Si, finalement, l’impression que laisse le nouveau film de Luca Guadagnino est teintée de déception, certaines de ses promesses retiennent tout de même l’attention. Dans la première partie du film, des propositions de mise en scène s’évertuent à appliquer l’idée formulée par le père de Maren. Refusant de mettre les pieds dans le plat, le cinéaste repousse tout jugement moral ou attrait du spectaculaire. La jeune fille, se réveillant un matin, trouve Sully (Mark Rylance) en sous-vêtements et à quatre pattes sur le plancher, en train de dévorer la propriétaire des lieux – une vieille dame venant à peine de rendre son dernier souffle. Et, lors des premiers instants passés en compagnie de Lee (Timothée Chalamet), celui-ci finit par sortir d’une bâtisse, torse nu, le corps recouvert de sang – repu. Dans Bones and All, le cannibalisme est souvent un déjà-là ou un déjà-vu.
Luca Guadagnino s’applique plutôt au déploiement d’une errance : Maren et Lee, paumés, traversent différents É(é)tats et, lorsqu’ils n’égorgent pas un père de famille au milieu d’un champ en pleine nuit, s’arrêtent au bord des lacs et rivières. Tout au plus, un horizon d’attente assez flou demeure dans l’évocation d’une mère disparue, dont le nom figure sur le certificat de naissance de Maren. De fait, Bones and All s’inscrit au sein d’une généalogie cinématographique qu’il est difficile de ne pas prendre en considération. D’un côté, les trajectoires empruntées par Maren et Lee font ressurgir celles de Holly (Sissy Spacek) et Kit (Martin Sheen) dans La Balade sauvage (Badlands, Terrence Malick, 1973), tandis que l’assouvissement d’une pulsion que les corps ne peuvent contenir – un trop plein d’énergie – invoque irrémédiablement les spectres des monstres de Massacre à la tronçonneuse (The Texas Chain Saw Massacre, Tobe Hooper, 1974) ou Délivrance (Deliverance, John Boorman, 1972), pour ne citer qu’eux. Si, régulièrement, Maren et Lee se retrouvent au sein de plans larges, isolés dans le cadre et écrasés par les grands espaces qui les entourent, cette dynamique est souvent freinée par l’élément venant initialement les caractériser : leur soif de sang. En cas de besoin, Bones and All invite à assister frontalement et sèchement à différents carnages.

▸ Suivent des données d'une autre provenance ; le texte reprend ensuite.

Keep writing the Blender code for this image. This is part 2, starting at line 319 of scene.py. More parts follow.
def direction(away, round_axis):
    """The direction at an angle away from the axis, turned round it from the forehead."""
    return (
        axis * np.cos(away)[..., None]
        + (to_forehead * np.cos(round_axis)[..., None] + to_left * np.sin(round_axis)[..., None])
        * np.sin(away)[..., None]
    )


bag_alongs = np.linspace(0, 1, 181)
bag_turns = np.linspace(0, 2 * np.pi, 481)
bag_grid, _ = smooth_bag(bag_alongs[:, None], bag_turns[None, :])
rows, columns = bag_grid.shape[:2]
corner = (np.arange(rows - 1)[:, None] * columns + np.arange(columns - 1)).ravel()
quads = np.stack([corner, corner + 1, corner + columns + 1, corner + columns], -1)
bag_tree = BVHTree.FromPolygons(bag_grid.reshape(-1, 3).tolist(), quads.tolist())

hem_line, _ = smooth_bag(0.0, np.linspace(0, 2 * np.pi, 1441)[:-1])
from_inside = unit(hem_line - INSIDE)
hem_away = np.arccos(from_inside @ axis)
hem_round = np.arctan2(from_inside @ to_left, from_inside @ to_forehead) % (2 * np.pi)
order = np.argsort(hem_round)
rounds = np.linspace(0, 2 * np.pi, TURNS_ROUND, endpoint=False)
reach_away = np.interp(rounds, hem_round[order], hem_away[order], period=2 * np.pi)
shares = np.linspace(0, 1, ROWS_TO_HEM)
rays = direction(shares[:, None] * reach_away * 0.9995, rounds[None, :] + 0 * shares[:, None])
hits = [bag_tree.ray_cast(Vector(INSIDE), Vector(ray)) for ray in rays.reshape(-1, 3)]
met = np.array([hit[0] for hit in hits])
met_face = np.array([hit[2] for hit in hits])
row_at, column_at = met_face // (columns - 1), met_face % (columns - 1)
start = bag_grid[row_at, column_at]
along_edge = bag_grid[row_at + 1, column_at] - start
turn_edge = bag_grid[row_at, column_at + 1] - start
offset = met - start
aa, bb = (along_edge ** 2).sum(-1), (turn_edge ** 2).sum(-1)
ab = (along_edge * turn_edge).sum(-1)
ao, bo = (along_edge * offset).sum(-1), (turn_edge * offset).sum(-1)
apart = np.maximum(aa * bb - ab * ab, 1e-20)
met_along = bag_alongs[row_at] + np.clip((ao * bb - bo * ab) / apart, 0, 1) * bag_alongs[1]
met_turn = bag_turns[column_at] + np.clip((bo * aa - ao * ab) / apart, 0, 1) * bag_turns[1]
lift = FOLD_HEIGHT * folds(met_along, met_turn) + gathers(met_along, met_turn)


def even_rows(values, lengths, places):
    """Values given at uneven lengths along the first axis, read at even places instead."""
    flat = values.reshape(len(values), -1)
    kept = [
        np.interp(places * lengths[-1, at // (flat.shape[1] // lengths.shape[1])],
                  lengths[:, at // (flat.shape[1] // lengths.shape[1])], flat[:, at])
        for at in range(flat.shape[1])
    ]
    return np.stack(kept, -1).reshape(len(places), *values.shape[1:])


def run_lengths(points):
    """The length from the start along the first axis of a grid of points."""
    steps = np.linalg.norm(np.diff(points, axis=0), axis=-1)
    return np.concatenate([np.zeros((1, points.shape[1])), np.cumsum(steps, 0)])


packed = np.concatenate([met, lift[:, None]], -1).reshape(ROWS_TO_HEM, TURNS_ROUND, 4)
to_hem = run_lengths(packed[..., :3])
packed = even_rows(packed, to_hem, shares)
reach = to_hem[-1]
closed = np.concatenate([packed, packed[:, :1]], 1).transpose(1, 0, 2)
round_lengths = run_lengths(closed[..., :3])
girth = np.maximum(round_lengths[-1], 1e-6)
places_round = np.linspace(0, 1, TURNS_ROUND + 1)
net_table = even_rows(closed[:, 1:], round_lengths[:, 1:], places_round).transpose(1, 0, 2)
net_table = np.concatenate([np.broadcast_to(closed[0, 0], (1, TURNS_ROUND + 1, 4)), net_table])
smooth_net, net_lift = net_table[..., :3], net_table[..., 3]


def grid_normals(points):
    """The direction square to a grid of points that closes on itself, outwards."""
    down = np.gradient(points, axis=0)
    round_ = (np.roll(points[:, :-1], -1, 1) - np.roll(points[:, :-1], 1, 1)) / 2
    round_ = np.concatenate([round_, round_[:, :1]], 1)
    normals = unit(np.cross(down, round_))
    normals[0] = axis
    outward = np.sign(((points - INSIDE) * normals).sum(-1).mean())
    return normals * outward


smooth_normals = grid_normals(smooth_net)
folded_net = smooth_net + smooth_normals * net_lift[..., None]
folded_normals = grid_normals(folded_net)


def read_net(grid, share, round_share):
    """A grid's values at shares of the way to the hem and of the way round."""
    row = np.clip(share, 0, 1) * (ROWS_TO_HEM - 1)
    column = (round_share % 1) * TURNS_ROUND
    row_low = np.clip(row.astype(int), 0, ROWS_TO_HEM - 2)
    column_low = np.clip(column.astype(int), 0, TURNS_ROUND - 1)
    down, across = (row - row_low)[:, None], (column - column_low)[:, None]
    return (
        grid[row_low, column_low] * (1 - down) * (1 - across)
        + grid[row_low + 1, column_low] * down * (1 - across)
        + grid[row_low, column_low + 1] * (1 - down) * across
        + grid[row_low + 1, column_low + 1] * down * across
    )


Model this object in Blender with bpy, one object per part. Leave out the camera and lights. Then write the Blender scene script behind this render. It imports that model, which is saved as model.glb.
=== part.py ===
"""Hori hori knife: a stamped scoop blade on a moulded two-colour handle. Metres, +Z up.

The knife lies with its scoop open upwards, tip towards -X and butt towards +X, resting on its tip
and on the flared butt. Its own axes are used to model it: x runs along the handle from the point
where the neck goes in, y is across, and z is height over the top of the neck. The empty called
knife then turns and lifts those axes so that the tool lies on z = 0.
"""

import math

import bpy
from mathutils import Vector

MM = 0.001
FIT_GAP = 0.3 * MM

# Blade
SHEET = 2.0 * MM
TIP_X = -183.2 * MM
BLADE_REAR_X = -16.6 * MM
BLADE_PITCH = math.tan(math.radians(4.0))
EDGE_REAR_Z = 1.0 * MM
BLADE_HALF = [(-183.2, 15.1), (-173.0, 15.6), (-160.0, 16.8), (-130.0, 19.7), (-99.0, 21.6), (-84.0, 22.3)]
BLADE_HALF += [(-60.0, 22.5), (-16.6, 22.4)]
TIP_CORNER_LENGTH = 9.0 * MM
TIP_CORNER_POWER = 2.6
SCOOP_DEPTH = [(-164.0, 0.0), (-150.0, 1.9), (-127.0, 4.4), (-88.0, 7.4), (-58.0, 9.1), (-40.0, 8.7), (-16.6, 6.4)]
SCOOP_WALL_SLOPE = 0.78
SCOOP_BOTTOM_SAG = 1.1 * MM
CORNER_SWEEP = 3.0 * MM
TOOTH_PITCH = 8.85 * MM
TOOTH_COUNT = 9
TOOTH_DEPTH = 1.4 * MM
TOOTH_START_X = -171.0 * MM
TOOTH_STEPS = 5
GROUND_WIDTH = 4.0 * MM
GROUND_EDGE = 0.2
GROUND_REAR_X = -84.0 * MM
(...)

Cependant, dans un film comme Massacre à la tronçonneuse, le trop plein d’énergie qui émanait des corps trouvait une forme de justification : la fermeture des abattoirs (espace d’ailleurs convoqué dans le film de Luca Guadagnino, le temps d’un premier baiser entre les deux amants) empêche la famille de satisfaire leurs pulsions meurtrières et sadiques – en somme, la nation fabrique ses propres monstres. Comme indiqué précédemment, dans Bones and All, les actes des cannibales sont un déjà-là. Alors, à l’image du travail proposé dans son remake de Suspiria, Guadagnino se réapproprie un héritage cinématographique et invente sa propre mythologie.

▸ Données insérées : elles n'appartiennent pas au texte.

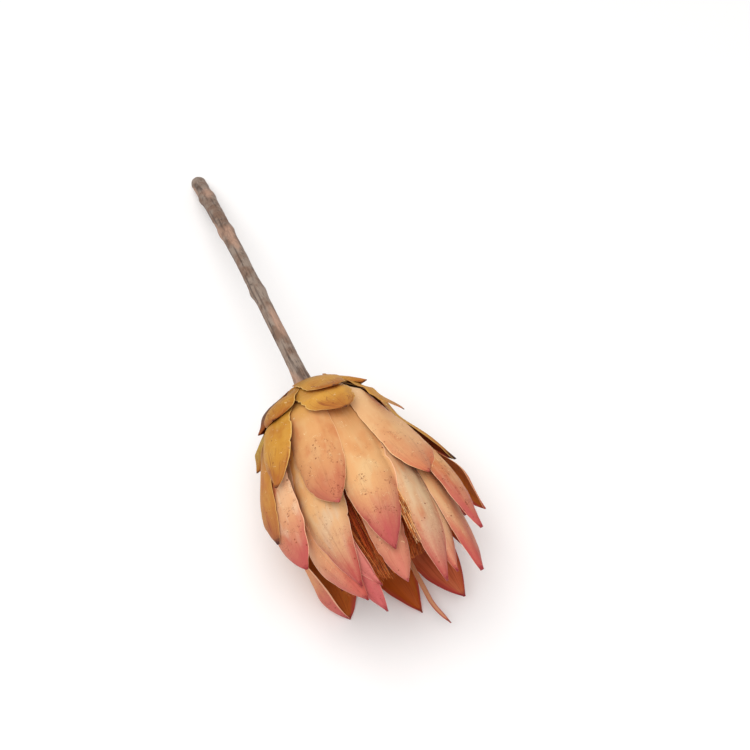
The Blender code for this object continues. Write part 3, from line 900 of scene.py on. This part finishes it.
def addStem():
    chance = np.random.default_rng(305)
    share = np.linspace(0, 1, twig["rings"])
    route = stemRoute(share)
    ahead = np.gradient(route, axis=0)
    ahead /= np.linalg.norm(ahead, axis=-1, keepdims=True)
    side = np.cross(ahead, (0, 0, 1.0))
    side /= np.linalg.norm(side, axis=-1, keepdims=True)
    up = np.cross(side, ahead)
    route[0] -= ahead[0] * 1.2
    turn = np.linspace(0, 2 * math.pi, twig["sides"], endpoint=False)
    place, turn = np.meshgrid(share, turn, indexing="ij")
    ring = (np.cos(turn) * twig["shank"], np.sin(turn) * twig["shank"], place * twig["length"])
    peel = ease(waves(chance, 9, ring[0] * 0.5, ring[1] * 0.5, ring[2] * 0.16), 0.5, 1.3)
    wrinkle = waves(chance, 9, np.cos(turn) * 7, np.sin(turn) * 7, ring[2] * 0.28)
    lump = waves(chance, 7, ring[0] * 0.35, ring[1] * 0.35, ring[2] * 0.1)
    rough = waves(chance, 12, ring[0] * 1.8, ring[1] * 1.8, ring[2] * 1.6)
    radius = stemRadius(place) * (1 - twig["lumps"] * (1 - lump)) - twig["wrinkles"] * (1 - wrinkle) / 2
    radius = radius - twig["grit"] * (1 - rough) - twig["peelDepth"] * peel
    outward = side[:, None] * np.cos(turn)[..., None] + up[:, None] * np.sin(turn)[..., None]
    points = route[:, None] + radius[..., None] * outward
    cuts = []
    for inner in twig["cutRings"]:
        # the outermost ring stays smooth, where the bark ends
        uneven = chance.normal(0, 1, (twig["sides"], 1)) * (inner < 0.9)
        cuts.append(route[-1] + (points[-1] - route[-1]) * inner + ahead[-1] * twig["cutDepth"] * uneven)
    faces = tubeFaces(twig["rings"] + len(cuts), twig["sides"], flip=True)
    points = np.concatenate((points, np.array(cuts)))
    extra = np.ones((len(cuts), twig["sides"]))
    marks = {
        "peel": np.concatenate((peel, extra * 0)), "cut": np.concatenate((place * 0, extra)),
        "wrinkle": np.concatenate((wrinkle, extra * 0)),
        "ringed": np.concatenate((place * 0 + 1, extra * np.array(twig["cutRings"])[:, None])),
    }
    makePiece("stem_bark", points * mm + base, faces, marks, barkFinish(), ["stem"], sharp=60)
    print("stem made")


def barkFinish():
    paint = Paint("stem_finish")
    peel, cut, wrinkle, ringed = (paint.mark(key) for key in ("peel", "cut", "wrinkle", "ringed"))
    place = paint.place(71)
    stretched = paint.node("VectorMath", {"operation": "MULTIPLY"}, {0: place, 1: (1.0, 0.16, 1.0)})
    streak = paint.noise(stretched, 1.6, 4.0, 0.65)
    cloud = paint.noise(place, 0.16, 3.0, 0.6)
    grain = paint.noise(place, 2.6, 3.0, 0.6)
    colour = paint.mix(paint.fade(cloud, 0.38, 0.62), twig["bark"], twig["grey"])
    colour = paint.mix(paint.fade(streak, 0.5, 0.7) * 0.8, colour, twig["crack"])
    colour = paint.mix(paint.fade(0.0 - wrinkle, 0.2, 1.1) * 0.6, colour, twig["crack"])
    colour = paint.mix(peel * (0.55 + 0.45 * paint.fade(streak, 0.6, 0.4)), colour, twig["peeled"])
    wood = paint.mix(paint.fade(grain, 0.4, 0.7), twig["cut"], twig["pith"])
    wood = paint.mix(paint.fade(ringed, 0.3, 0.12), wood, twig["pith"])
    colour = paint.mix(cut, colour, wood)
    return paint.finish(colour, 0.78 + (grain - 0.5) * 0.2, streak + grain * 0.6, 0.8)


addStem()

room = {
    "floor": (251, 249, 248), "grain": (242, 240, 238),
    "world": 0.58,  # strength of the white surroundings
    "lamp": (-0.2, -0.2, 1.1), "aim": (0, -0.03, 0.03),  # metres
    "lampSize": 0.8, "lampPower": 9,  # metres and watts
}

sight = {
    "azimuth": -24.5, "elevation": 59.5,  # degrees
    "distance": 0.5806,  # metres from the plane through the head's base
    "aside": 0.02295, "above": 0.0036,  # metres that the view's middle lies right of and above the base
    "lens": 85.0,
}


def addRoom():
    bpy.ops.mesh.primitive_plane_add(size=6)
    floor = bpy.context.object
    floor.name = "floor"
    paint = Paint("floor_finish", gloss=0.2)
    grain = paint.noise(paint.place(0), 0.02, 2.0, 0.5)
    colour = paint.mix(grain * 0.1, room["floor"], room["grain"])
    floor.data.materials.append(paint.finish(colour, 0.6 + (grain - 0.5) * 0.1, grain, 0.02))
    world = bpy.data.worlds.new("studio")
    scene.world = world
    world.use_nodes = True
    background = world.node_tree.nodes["Background"]
    background.inputs["Color"].default_value = (1, 1, 1, 1)
    background.inputs["Strength"].default_value = room["world"]
    lamp = bpy.data.lights.new("overhead", "AREA")
    lamp.energy, lamp.size = room["lampPower"], room["lampSize"]
    stand = bpy.data.objects.new("overhead", lamp)
    stand.location = room["lamp"]
    back = np.array(room["lamp"]) - np.array(room["aim"])
    stand.rotation_euler = Vector(back).to_track_quat("Z", "Y").to_euler()
    scene.collection.objects.link(stand)


def addCamera():
    azimuth, elevation = math.radians(sight["azimuth"]), math.radians(sight["elevation"])
    level = math.cos(elevation)
    back = np.array((math.sin(azimuth) * level, -math.cos(azimuth) * level, math.sin(elevation)))
    right = np.array((math.cos(azimuth), math.sin(azimuth), 0))
    above = np.cross(back, right)
    eye = base + right * sight["aside"] + above * sight["above"] + back * sight["distance"]
    lens = bpy.data.cameras.new("view")
    lens.lens, lens.sensor_width, lens.clip_start = sight["lens"], 36.0, 0.01
    camera = bpy.data.objects.new("view", lens)
    axes = np.stack((right, above, back), 1).tolist()
    camera.matrix_world = Matrix([(*axis, place) for axis, place in zip(axes, eye)] + [(0, 0, 0, 1)])
    scene.collection.objects.link(camera)
    scene.camera = camera


scene.view_settings.view_transform = "Standard"
addRoom()
addCamera()
print("room and camera made")
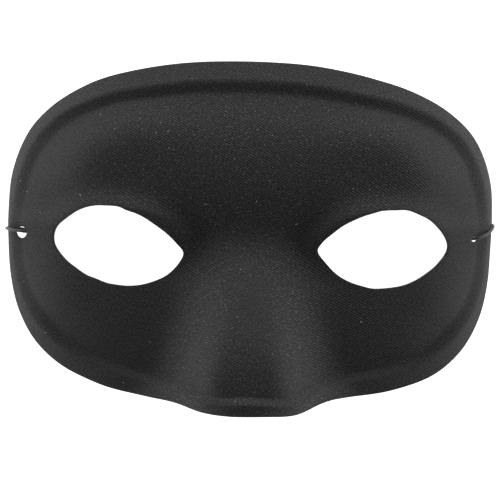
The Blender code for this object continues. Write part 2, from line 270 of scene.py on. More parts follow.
@dataclass(frozen=True)
class TwillCloth:
    """Fine polyester twill, dyed black and heat-laminated onto the shell: matt, with a soft sheen.

    The threads are about 0.4 mm apart. The two line families are drawn at twice that spacing, so
    that they just show at the size of the photograph.
    """

    gap_colour: str = "202021"
    crown_colour: str = "3b3b3c"
    # Pale flecks: partly rubbed threads, partly painted thread highlights.
    wear_and_highlight_colour: str = "7c7c7d"
    roughness: float = 0.68
    ior: float = 1.45
    gloss: float = 0.15
    sheen: float = 0.08
    sheen_roughness: float = 0.42
    # Spacing in millimetres and slope in degrees of each line family.
    lines: tuple = ((0.89, 27.8), (0.79, -38.0))
    grain: tuple = (0.5, 1.5)
    bump_mm: float = 0.14
    fuzz_mm: float = 0.75
    slub_mm: float = 0.85
    mottle_mm: float = 4.0
    # Heights above the table between which the pale flecks go from faint to full: partly wear on the higher
    # parts, partly painted thread highlights where these parts are best lit.
    wear_and_highlight_from_mm: float = 26.0
    wear_and_highlight_to_mm: float = 38.0

    def make(self) -> bpy.types.Material:
        """Makes the material, which reads the cloth's own UV map in metres."""
        material, shader = new_material("black_twill_cloth")
        uv = add_node(material, "ShaderNodeTexCoord").outputs["UV"]
        bands = []
        for period, slope in self.lines:
            turned = add_node(
                material, "ShaderNodeMapping",
                {"vector_type": "TEXTURE", "Rotation": (0.0, 0.0, math.radians(90.0 - slope))},
                Vector=uv,
            ).outputs["Vector"]
            # A wave band repeats every 2 pi / 20 units.
            band = add_node(
                material, "ShaderNodeTexWave",
                {
                    "wave_type": "BANDS", "bands_direction": "X", "wave_profile": "SIN",
                    "Scale": 2 * math.pi / 20 / (period * MM), "Distortion": 1.6, "Detail": 2.0,
                    "Detail Scale": 0.35, "Detail Roughness": 0.6,
                },
                Vector=turned,
            ).outputs["Fac"]
            bands.append(band)
        fuzz = noise(material, uv, self.fuzz_mm, 2.0, Roughness=0.6)
        mottle = noise(material, uv, self.mottle_mm, 3.0, Roughness=0.6)
        # One line family or the other stands out, in patches.
        favour = remap(material, mottle, (0.38, 0.62), (0.25, 0.75))
        height = add_node(
            material, "ShaderNodeMix", {"data_type": "FLOAT"}, in_0=favour, in_2=bands[0], in_3=bands[1]
        ).outputs[0]
        crowns = remap(material, height, (0.12, 0.88))
        threads = two_colours(material, crowns, self.gap_colour, self.crown_colour)
        # Thick and thin places of the yarn.
        slub = noise(material, uv, self.slub_mm, 2.0, Roughness=0.6)
        grain = remap(material, slub, (0.3, 0.7), self.grain)
        threads = add_node(
            material, "ShaderNodeVectorMath", {"operation": "SCALE"}, in_0=threads, Scale=grain
        ).outputs["Vector"]
        wear_and_highlight = remap(material, fuzz, (0.6, 0.78), (0.0, 0.9))
        # Single threads are paler where the mask stands proud: partly rubbed, partly painted highlights of
        # threads in the light.
        place = add_node(material, "ShaderNodeTexCoord").outputs["Object"]
        high = add_node(material, "ShaderNodeSeparateXYZ", Vector=place).outputs["Z"]
        proud_wear_and_highlight = remap(material, high, (self.wear_and_highlight_from_mm * MM, self.wear_and_highlight_to_mm * MM), (0.15, 1.0))
        wear_and_highlight = add_node(
            material, "ShaderNodeMath", {"operation": "MULTIPLY"}, in_0=wear_and_highlight, in_1=proud_wear_and_highlight
        ).outputs[0]
        colour = add_node(
            material, "ShaderNodeMix", {"data_type": "RGBA", 7: linear(self.wear_and_highlight_colour)},
            in_0=wear_and_highlight, in_6=threads,
        ).outputs[2]
        link(material, colour, shader.inputs["Base Color"])
        rough = remap(material, mottle, (0.3, 0.7), (self.roughness - 0.05, self.roughness + 0.05))
        link(material, rough, shader.inputs["Roughness"])
        shader.inputs["IOR"].default_value = self.ior
        shader.inputs["Specular IOR Level"].default_value = self.gloss
        shader.inputs["Sheen Weight"].default_value = self.sheen
        shader.inputs["Sheen Roughness"].default_value = self.sheen_roughness
        both = add_node(material, "ShaderNodeMath", {"operation": "ADD"}, in_0=height, in_1=slub).outputs[0]
        add_bump(material, shader, both, self.bump_mm)
        return material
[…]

Lors de l’une de leurs escapades nocturnes, les deux amants rencontrent Jake et Brad, des semblables plus expérimentés avec lesquels ils passent la soirée. Alors qu’ils discutent au coin du feu, Jake révèle la signification de l’expression “bones and all” : il s’agit d’un stade avancé du cannibalisme, où les dévoreurs ingurgitent même les os de leurs victimes, ne laissant ainsi aucune trace de leur passage. Voilà donc les monstres de Guadagnino : des êtres convoquant régulièrement un imaginaire vampirique, susceptibles de dévorer entièrement leurs victimes. De cette manière, au premier horizon d’attente narratif (l’existence d’une mère) s’ajoute cette dynamique. Elle vient l’enrayer, invoquant l’expectative d’un autre parcours semé d’atrocités. Telle est, en tout cas, la promesse primitive de Bones and All : une œuvre où Maren et Lee passeraient leur temps à errer dans l’espoir, un jour, de se repaître de l’intégralité des cadavres semés sur leur chemin.

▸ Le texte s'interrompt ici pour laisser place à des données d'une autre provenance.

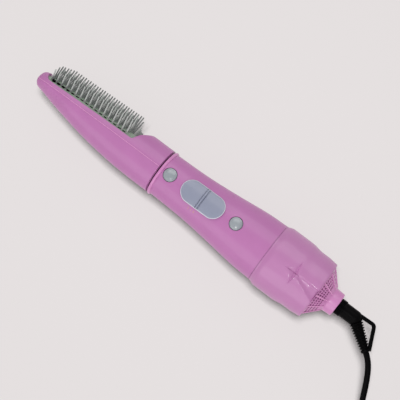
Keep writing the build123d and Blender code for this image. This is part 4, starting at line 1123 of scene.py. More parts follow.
@dataclass
class Controls(Assembly):
    """The release button, the cool-shot button and the slider between them.

    Args:
        handle: The grip that they sit in.
    """

    handle: Handle
    release: tuple = (10.3, 5.9, 15.9, 1.3)
    cool: tuple = (80.9, 5.65, 21.2, 1.1)
    dome: float = 1.5
    dome_steps: int = 8
    rim_in: float = 0.9
    rim_drop: Pair = (1.2, 0.25)
    rim_soft: float = 0.45
    flange: Pair = (0.7, 0.9)
    stem: tuple = (-3.0, 19.8, 0.2, 1.1)
    latch: tuple = ((-8.6, 16.7), (-7.1, 18.6), (-4.6, 18.6), (-4.6, 16.7))
    arm: tuple = (-8.6, 13.7, 15.5, 16.7, 2.8)
    slider_x: float = 45.7
    slider_size: Pair = (43.0, 21.0)
    slider_float: float = 0.3
    slider_rise: float = 1.5
    rim_round: float = 0.95
    # Thickness and face tilts of the pale sheet over the rim, a painted highlight.
    highlight_thick: float = 0.06
    highlight_tilts: Pair = (0.3, 0.95)
    fine_round: float = 0.14
    rib_x: float = 45.4
    rib: Pair = (1.5, 1.0)
    rib_draft: Pair = (0.75, 0.98)
    groove: Pair = (1.0, 0.8)
    strip: float = 1.5
    strips_across: int = 12
    end_sides: int = 28
    fork: tuple = (2.6, 3.0, 18.2)
    fork_overlap: float = 0.2

    def button(self, name: str, sizes: Sequence[float]) -> Piece:
        """A domed round button with its flange, standing along Z.

        Args:
            name: Name of the new piece.
            sizes: Its place along the grip, its radius, its foot and how far it stands out.

        Returns:
            The button.
        """
        x, radius, low, proud = sizes
        top = self.handle.radius(x) + proud
        wide, thick = self.flange
        curve = (radius**2 + self.dome**2) / (2 * self.dome)
        outline = [(low, 0.0), (low, radius + wide), (low + thick, radius + wide), (low + thick, radius)]
        side_top = top - self.dome
        inner = radius - self.rim_in
        down, up = self.rim_drop
        corner = [(side_top - down, radius), (side_top, radius), (side_top + up, inner)]
        outline += softened(corner, [self.rim_soft], 5)
        for step in range(1, self.dome_steps + 1):
            across = inner * (1 - step / self.dome_steps)
            outline.append((top - curve + math.sqrt(curve**2 - across**2), across))
        piece = turned(name, outline, 96)
        piece.data.transform(Matrix.Translation((x, 0, 0)) @ Matrix.Rotation(-QUARTER_TURN, 4, "Y"))
        return piece

    def release_button(self) -> None:
        """The button that frees the head, with its latch arm."""
        cap = self.button("release", self.release)
        front, rear, low, high, half = self.arm
        arm = block("arm", (front, -half, low), (rear, half, high))
        nose = prism("nose", self.latch, -half, half)
        roll(nose, 90, "X")
        for part in (arm, nose):
            round_edges(part, 0.2)
        self.shop.hand_over(cap, Body.RELEASE, BUTTON, "release_button")
        self.shop.hand_over(join("release_latch", [arm, nose]), Body.RELEASE, SHADE_MAROON, "release_button")

    def cool_button(self) -> None:
        """The cool-shot button with the stem that presses its switch."""
        cap = self.button("cool", self.cool)
        x, _, low, _ = self.cool
        back, foot, overlap, radius = self.stem
        stem = upright("stem", x + back, 0, foot, low + overlap, radius, 24)
        self.shop.hand_over(join("cool_button", [cap, stem]), Body.COOL, BUTTON, "cool_button")

    def stadium(self) -> Piece:
        """Lay out the slider's oval.

        Returns:
            The oval as one flat face.
        """
        length, width = self.slider_size
        radius = width / 2
        bpy.ops.mesh.primitive_circle_add(vertices=2 * self.end_sides, radius=radius, fill_type="NGON")
        piece = made("slider")
        with editing(piece):
            for side in (-1, 1):
                pick_points(piece, lambda place: place.x * side > NEAR_MM)
                shift(side * (length / 2 - radius))
            select_all()
            shift(self.slider_x)
        return piece

    def rim_highlight_of(self, piece: Piece) -> Piece:
        """Make a thin pale sheet over the slider's rim, a painted highlight.

        Args:
            piece: The slider, which stays as it is.

        Returns:
            The pale sheet, painted highlight.
        """
        edge = placed("slider_edge", piece.data.copy())
        low, high = self.highlight_tilts
        with editing(edge, "FACE"):
            drop_faces(edge, lambda middle, normal: not low < normal.z < high)
        thicken(edge, self.highlight_thick, 1)
        return edge

    def raise_top(self, piece: Piece, low: float, high: float, rise: float) -> None:
        """Extrude the flat top between two places along the slider.

        Args:
            piece: The slider, in edit mode.
            low: Where the raised part starts.
            high: Where it ends.
            rise: How far it is raised, or sunk where negative.
        """
        top = self.slider_rise - 0.02
        pick_faces(piece, lambda spot, way: low < spot.x < high and spot.z > top and way.z > FACING)
        extrude(z=rise)

    def slider(self) -> None:
        """The long oval slider that follows the grip, with its cross rib between two grooves."""
        length, width = self.slider_size
        piece = self.stadium()
        with editing(piece, "FACE", "SELECT"):
            extrude(z=self.slider_rise)
        close_up(piece)
        round_edges(piece, self.rim_round, 5, 50)
        half_rib, middle = self.rib[0] / 2, self.rib_x
        edge_groove = half_rib + self.groove[0]
        lines = [middle + side * reach for side in (-1, 1) for reach in (half_rib, edge_groove)]
        first_x = self.slider_x - length / 2
        steps = [first_x + self.strip * k for k in range(1, int(length / self.strip))]
        steps = [x for x in steps if abs(x - middle) > edge_groove + 0.4]
        shares = [k / self.strips_across - 0.5 for k in range(1, self.strips_across)]
        with editing(piece):
            for place in sorted(lines + steps):
                cut(0, place)
            for share in shares:
                cut(1, width * share)
        # A pale sheet over the rim: painted highlight along the slider's edge.
        edge = self.rim_highlight_of(piece)
        with editing(piece, "FACE"):
            self.raise_top(piece, middle - edge_groove, middle - half_rib, -self.groove[1])
            self.raise_top(piece, middle + half_rib, middle + edge_groove, -self.groove[1])
            self.raise_top(piece, middle - half_rib, middle + half_rib, self.rib[1])
            swell(*self.rib_draft, 1, (middle, 0, 0))
        round_edges(piece, self.fine_round, 2, 50)
        for part in (piece, edge):
            for point in part.data.vertices:
                point.co.z += self.handle.height(point.co.x, point.co.y, self.slider_float)
        self.shop.hand_over(edge, Body.SLIDER, EDGE, "slider_cap")
        half_length, half_width, low_z = self.fork
        top_z = self.handle.radius(middle) + self.slider_float + self.fork_overlap
        low, high = (middle - half_length, -half_width, low_z), (middle + half_length, half_width, top_z)
        whole = join("slider", [piece, block("fork", low, high)])
        self.shop.hand_over(whole, Body.SLIDER, SLIDER, "slider_cap")

    def build(self) -> None:
        """Build the buttons and the slider."""
        self.release_button()
        self.cool_button()
        self.slider()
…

Mais Luca Guadagnino, de façon sidérante, annihile la moelle de son film. Les séquences installent progressivement une esthétique clipesque, extrêmement surchargée. La faute à un montage cherchant avant toute chose le clinquant : de nombreux plans semblent être là uniquement pour leur côté tape-à-l’œil, des ellipses saccagent régulièrement les trajectoires empruntées par les personnages, tandis que la musique – lorsqu’il ne s’agit pas de citer Joy Division ou New Order – hante en permanence le spectre sonore. Ajoutée à ces éléments l’écriture de la seconde partie du film, entièrement dédiée à la psychologisation des actes de Maren et Lee (la faute, encore une fois, aux parents…), et le constat est aussi alarmant que fascinant. L’Amérique filmée par Guadagnino est finalement aux antipodes de celle du Nouvel Hollywood, pourtant originellement convoquée. Ne restent que des espaces vides, sans population, où errent des égéries instagrammables, à la fois victimes et bourreaux – un squelette.